Debugging memory leaks

Chris Angelico rosuav at gmail.com
Fri Jun 14 20:11:09 EDT 2013


On Fri, Jun 14, 2013 at 11:53 PM, rusi <rustompmody at gmail.com> wrote:
> On Jun 14, 1:15 am, Giorgos Tzampanakis
> <giorgos.tzampana... at gmail.com> wrote:
>> Am I the only one who thinks this is terrible advice?
>
> I would expect a typical desktop app to run for a couple of hours --
> maybe a couple of days.
> Living with a small (enough) leak there may be ok.
> [In particular I believe that most commercial apps will leak a bit if
> run long enough]
>
> The case of something server-ish is quite different.
> A server in principle runs forever.
> And so if it leaks its not working.

I keep my clients running for months. My Windows laptop (let's not
even get started on my Linux boxes) got rebooted a few weeks ago
(can't remember why), but I've had it running for two months or more
at a time. And that's Windows XP, not the most stable OS ever
invented, and a computer that's used fairly constantly - two web
browsers, a MUD client that retains full history, music/movie playing
with VLC, SciTE, IDLE, BitTorrent, and a bunch of other stuff.

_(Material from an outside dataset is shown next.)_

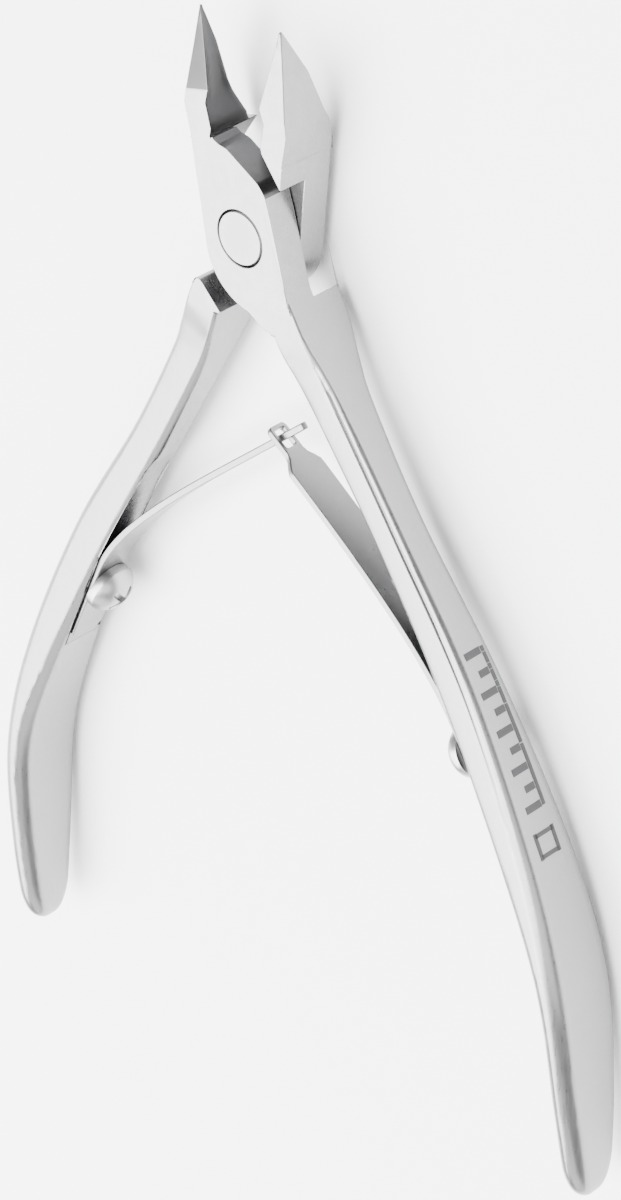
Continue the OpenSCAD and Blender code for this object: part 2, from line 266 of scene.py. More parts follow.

And I
don't reboot it; I don't even restart applications if I can help it
(except VLC, I tend to close that when I'm done). Any memory leak in
any of the apps I use would be highly visible and extremely annoying;
and there *were* such leaks in the Flash players of yesterday.
Fortunately now I can leave browsers running constantly. (Either that,
or the plugins container gets restarted. Not sure.)

Just because it's a client doesn't mean it can't be treated seriously. :)

Of course, my style IS unusual. Most people don't do what I do.